What's the one challenge that you're you're worried about most that you think you're going to have to confront.

Speaker 3

It's probably not one thing. It's the unknown. I can control everything in our budget, I can control our business model. There's always something that is around the corner, so we have to have our radar on and I have to have the right processes in place to deal with that unknown. For me in the past, that's the one thing that we can't control, and that's the one thing that worries me because I just don't know what it is yet.

Speaker 1

The world of the CFO is changing. The days of spreadsheets and accounting only is no more. How are the skill sets of the CFO going to change? To your mind in the next five or even ten years.

Speaker 3

I think the cfo's role is one that is a portfolio of skill sets, because you have to be able to talk to investors, you have to understand hardcore gap accounting, you have to be able to create predictability in the business model, and honestly, I think probably one of the primary roles of the CFO is to drive that business model and create accountability across the executive team to achieve those outcomes. You can't just sit behind a green eye shade and roll up numbers, and you can't just be

out talking to investors. You have to be an operator.

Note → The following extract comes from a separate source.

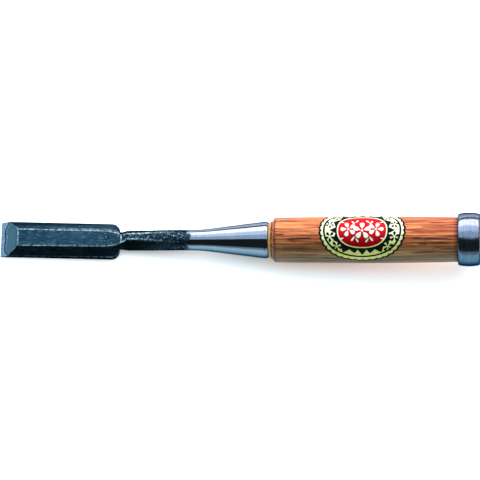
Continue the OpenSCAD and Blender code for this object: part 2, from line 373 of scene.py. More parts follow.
def hard_steel():
    m = Mat("hard_steel", Metallic=1.0, Specular_Tint=STEEL_TINT)
    lines = m.streaks((90, 2600, 900), 4, 0.6)
    cloud = m.noise(160, 3, 0.6)
    base = m.ramp(m.weigh((lines, 0.5), (cloud, 0.5)), (0.3, (70, 96, 116)), (0.7, (92, 118, 142)))
    base = m.mix(m.attr("back"), base, srgb((140, 146, 154)))
    # the side walls of the steel painted dark: painted shade
    base = m.mix(m.attr("side"), base, m.ramp(cloud, (0.35, (12, 24, 26)), (0.7, (42, 62, 66))))
    base = m.mix(m.attr("weld"), base, srgb((10, 16, 24)))
    bump = m.bump(m.add(lines, m.mul(cloud, 0.4)), 0.4, 0.00005)
    m.set(Base_Color=base, Roughness=m.map(lines, 0.3, 0.7, 0.2, 0.34), Normal=bump)
    return m.m


def turned_steel(name, light, dark, rough, pits, shade_tint):
    m = Mat(name, Metallic=1.0, Specular_Tint=STEEL_TINT)
    rings = m.axial(3200, 50, 4, 0.65)
    pit = m.noise(1700, 3, 0.7)
    cloud = m.noise(130, 4, 0.6)
    mixed = m.weigh((rings, 0.45), (pit, 0.3), (cloud, 0.25))
    # painted shade darkens the turned steel towards its underside
    base = m.painted_underside_shade(m.ramp(mixed, (0.34, dark), (0.66, light)), cloud, *shade_tint)
    # the marked rims are painted dark: a painted dark reflection in the rounded edges
    base = m.mix(m.mul(m.attr("edge"), m.map(pit, 0.35, 0.6)), base, srgb((38, 50, 64)))
    spots = m.map(m.noise(900, 2, 0.5), 0.66, 0.76)
    base = m.mix(m.mul(spots, pits), base, srgb((30, 40, 54)))
    bump = m.bump(m.weigh((rings, 0.5), (pit, pits)), 0.5, 0.00006)
    m.set(Base_Color=base, Roughness=m.map(mixed, 0.3, 0.7, *rough), Normal=bump)
    return m.m


# the boldest grain lines: from and to along the axis, height across the handle (1 is its radius),
# rise in degrees, width in degrees and darkness
GRAIN_LEAN, GRAIN_WIDTH = 21, 1.7
GRAIN = (
    (141.0, 154.0, 0.05, 1.2, 1.7, 1.0), (135.4, 140.0, 0.225, 0.0, 1.8, 0.75), (136, 147, 0.86, 0.0, 2.2, 0.55),
    (155, 160, -0.14, 0.0, 2.0, 0.7), (138, 152, -0.33, 0.0, 2.0, 0.4), (207, 220.5, 0.03, -0.8, 1.6, 0.95),
    (202, 207.5, 0.06, 0.0, 1.8, 0.85), (205, 210, -0.19, 0.0, 1.8, 0.7), (211, 221, -0.155, 0.0, 1.6, 0.6),
    (206, 219, 0.55, 0.0, 1.8, 0.55), (198, 222, 0.84, 1.0, 2.0, 0.4), (202, 214, -0.56, 2.0, 1.8, 0.5),
    (212, 216, -0.36, 1.5, 1.8, 0.6), (131.9, 134.6, 0.07, 5.0, 1.6, 0.9),
)
# painted shade on the -Y side of the wood, darker and more olive: sway, first and last angle, strength, dark and light
# colour
PAINTED_SIDE_SHADE = (
    (0.5, 8, -58, 0.68, (84, 64, 34), (144, 130, 80)),
    (0.4, -36, -88, 0.75, (48, 50, 32), (100, 106, 70)),
)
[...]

And I think, especially when you're pairing with sort of a visionary founder who maybe hasn't done this before, you're the person who's going to be driving that operational accountability in the delivery of the business model.

Speaker 1

If one of your best friends phones you and says, Mark, I just took a job as a CFO, what's the advice that you would give them.

Speaker 3

I would say, beef up and become very good at planning, because planning is going to get you the output you want. Planning is going to help you know where your cash is going to go, and it's also going to involve other members of the executive team, and the inputs from them will create some accountability around what they're delivering as well. So it's not your financial plan, it's the company's financial plan.